Effect of the chromium layer thickness on the morphology and optical properties of heterostructures Si(111)/(CrSi$_2$ nanocrystallites)/Si(111)

Growth and the optical properties of epitaxial heterostructures Si(111)/(CrSi$_2$ nanocrystallites)/Si(111) based on nanosized islands of chromium disilicide (CrSi$_2$) on Si(111) were studied using low-energy electron diffraction, atomic-force microscopy, and optical reflection and transmission spectroscopy. The heterostructures with thicknesses of 0.1, 0.3, 0.6, 1.0, and 1.5 nm were formed by reactive epitaxy at a temperature of 500$^\circ$C followed by the epitaxial growth of silicon at 750$^\circ$C. The specific features of changes in the density and sizes of CrSi$_2$ islands on the silicon surface were determined at $T$ = 750$^\circ$C as the chromium layer thickness was increased.

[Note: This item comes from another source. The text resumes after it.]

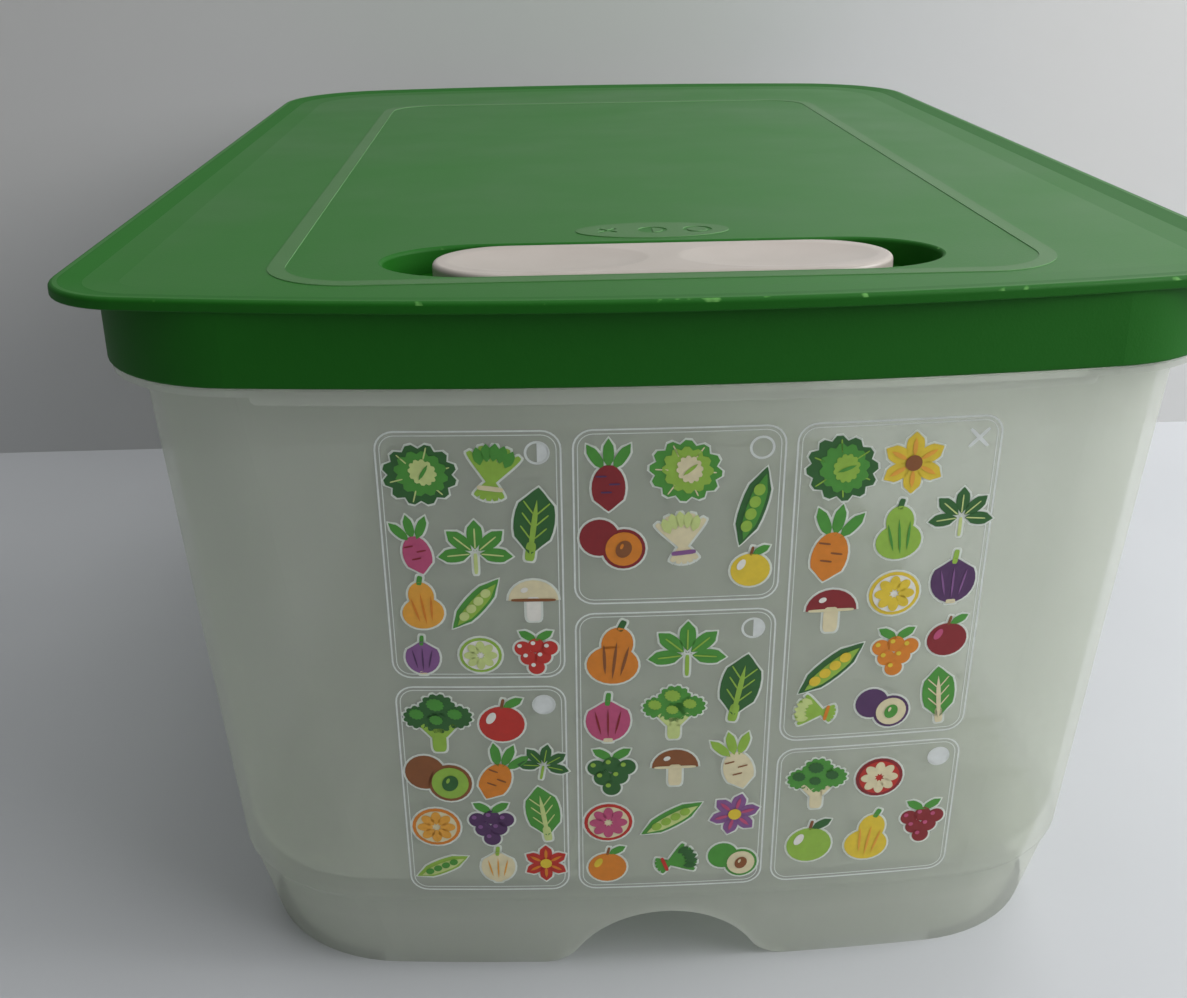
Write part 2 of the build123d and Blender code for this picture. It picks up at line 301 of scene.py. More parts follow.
def grained_polyethylene():
    """Injection-moulded green polyethylene with a fine matte grain."""
    material, tree, place, surface = new_material("grained_polyethylene_moulded")
    tone = add_node(tree, "ShaderNodeTexNoise", inputs={"Vector": place, "Scale": 1 / tone_width, "Detail": 3.0})
    green = add_node(tree, "ShaderNodeMix", {"data_type": "RGBA"},
                     {"A": linear("#145C08"), "B": linear("#18670F"), "Factor": tone.outputs["Fac"]})
    across = add_node(tree, "ShaderNodeMapping", {"vector_type": "TEXTURE"},
                      {"Vector": place, "Location": marked_part_middle, "Scale": marked_part_half})
    part_of_half = add_node(tree, "ShaderNodeVectorMath", {"operation": "ABSOLUTE"}, {0: across.outputs["Vector"]})
    reach = add_node(tree, "ShaderNodeSeparateXYZ", inputs={"Vector": part_of_half.outputs["Vector"]})
    furthest = add_node(tree, "ShaderNodeMath", {"operation": "MAXIMUM"},
                        {0: reach.outputs["X"], 1: reach.outputs["Y"]})
    inside = add_node(tree, "ShaderNodeMath", {"operation": "LESS_THAN"}, {0: furthest.outputs["Value"], 1: 1.0})
    height = add_node(tree, "ShaderNodeSeparateXYZ", inputs={"Vector": place}).outputs["Z"]
    at_height = add_node(tree, "ShaderNodeMath", {"operation": "COMPARE"},
                         {0: height, 1: mark_height, 2: mark_height_reach})
    mark = add_node(tree, "ShaderNodeMath", {"operation": "MULTIPLY"},
                    {0: inside.outputs["Value"], 1: at_height.outputs["Value"]})
    normal = add_node(tree, "ShaderNodeTexCoord").outputs["Normal"]
    facing_up = add_node(tree, "ShaderNodeSeparateXYZ", inputs={"Vector": normal}).outputs["Z"]
    tilt = add_node(tree, "ShaderNodeMapRange",
                    inputs={"Value": facing_up, "From Min": level_facing, "From Max": tilted_facing})
    # Painted shade: the tilted faces, the slope and the sides, get a deeper green for the weaker veil they catch.
    tilt_painted_shade = add_node(tree, "ShaderNodeMix", {"data_type": "RGBA"},
                    {"A": green.outputs["Result"], "B": linear("#0E5C06"), "Factor": tilt.outputs["Result"]})
    # Painted sheen and light: the raised marks are a paler green on top, and paler still on their upright sides to
    # lift the shade there.
    mark_painted_sheen_and_light = add_node(tree, "ShaderNodeMix", {"data_type": "RGBA"},
                    {"A": linear("#7FA87A"), "B": linear("#3C6A36"), "Factor": facing_up})
    # The marks' painted sheen and light go over the painted shade of the tilted faces.
    painted_shade_and_marks = add_node(tree, "ShaderNodeMix", {"data_type": "RGBA"},
                      {"A": tilt_painted_shade.outputs["Result"], "B": mark_painted_sheen_and_light.outputs["Result"], "Factor": mark.outputs["Value"]})
    speck = add_node(tree, "ShaderNodeTexNoise", inputs={"Vector": place, "Scale": 1 / scuff_width, "Detail": 2.0})
    scuff = add_node(tree, "ShaderNodeMapRange",
                     inputs={"Value": speck.outputs["Fac"], "From Min": scuff_start, "From Max": scuff_full})
    edge = add_node(tree, "ShaderNodeMath", {"operation": "COMPARE"},
                    {0: facing_up, 1: edge_facing, 2: edge_facing_reach})
    scuffed_edge = add_node(tree, "ShaderNodeMath", {"operation": "MULTIPLY"},
                            {0: scuff.outputs["Result"], 1: edge.outputs["Value"]})
    colour = add_node(tree, "ShaderNodeMix", {"data_type": "RGBA"},
                      {"A": painted_shade_and_marks.outputs["Result"], "B": linear("#5F9C4C"),
                       "Factor": scuffed_edge.outputs["Value"]})
    sheen = add_node(tree, "ShaderNodeMapRange",
                     inputs={"Value": tone.outputs["Fac"], "From Min": noise_low, "From Max": noise_high,
                             "To Min": rubbed_roughness, "To Max": handled_roughness})
    finish = add_node(tree, "ShaderNodeMix", {"data_type": "FLOAT"},
                      {"A": sheen.outputs["Result"], "B": tilted_roughness, "Factor": tilt.outputs["Result"]})
    grain = add_node(tree, "ShaderNodeTexNoise", inputs={"Vector": place, "Scale": 1 / grain_width, "Detail": 2.0})
    relief = add_node(tree, "ShaderNodeBump", inputs={"Height": grain.outputs["Fac"], "Strength": 0.5,
                                                      "Distance": 0.04 * MM})
    plastic = add_node(tree, "ShaderNodeBsdfPrincipled",
                       inputs={"Base Color": colour.outputs["Result"], "Roughness": finish.outputs["Result"],
                               "IOR": 1.51, "Specular IOR Level": 0.22, "Normal": relief.outputs["Normal"]})
    tree.links.new(plastic.outputs["BSDF"], surface)
    return material


dress("lid", grained_polyethylene())

# %% [markdown]
# ## The vent slider and its shutter: off-white polypropylene
#
# Both are small polypropylene mouldings, pigmented a warm off-white. The mould was smooth, so they shine more than
# the lid, with the faint waves of a polished surface some 6 mm wide, and thumbs leave the finish a little uneven.

# %% Material of the slider and the shutter
touch_width, wave_width = 9 * MM, 6 * MM
touched_roughness, clean_roughness = 0.28, 0.4


def smooth_polypropylene():
    """Injection-moulded off-white polypropylene from a smooth mould."""
    material, tree, place, surface = new_material("off_white_polypropylene_moulded")
    touch = add_node(tree, "ShaderNodeTexNoise", inputs={"Vector": place, "Scale": 1 / touch_width, "Detail": 3.0})
    white = add_node(tree, "ShaderNodeMix", {"data_type": "RGBA"},
                     {"A": linear("#A69D95"), "B": linear("#B5ADA6"), "Factor": touch.outputs["Fac"]})
    rough = add_node(tree, "ShaderNodeMapRange", inputs={"Value": touch.outputs["Fac"], "To Min": touched_roughness,
                                                         "To Max": clean_roughness})
    wave = add_node(tree, "ShaderNodeTexNoise", inputs={"Vector": place, "Scale": 1 / wave_width, "Detail": 1.0})
    relief = add_node(tree, "ShaderNodeBump", inputs={"Height": wave.outputs["Fac"], "Strength": 0.3,
                                                      "Distance": 0.05 * MM})
    plastic = add_node(tree, "ShaderNodeBsdfPrincipled",
                       inputs={"Base Color": white.outputs["Result"], "Roughness": rough.outputs["Result"],
                               "IOR": 1.49, "Normal": relief.outputs["Normal"]})
    tree.links.new(plastic.outputs["BSDF"], surface)
    return material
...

It was established that, in the heterostructures with chromium layer thicknesses exceeding 0.6 nm, a small part of faceted Cr$_2$Si$_2$ nanocrystallites (NCs) emerge into near-surface region of the silicon, which is confirmed by the data from optical reflectance spectroscopy and an analysis of the spectral dependence of the absorption coefficient. A critical size of NCs is shown to exist above which their shift to the silicon surface is hampered. The decreased density of emerging NCs at chromium layer thicknesses of 1.0–1.5 nm is associated with the formation of coarser NCs within a silicon layer, which is confirmed by the data from differential reflection spectroscopy.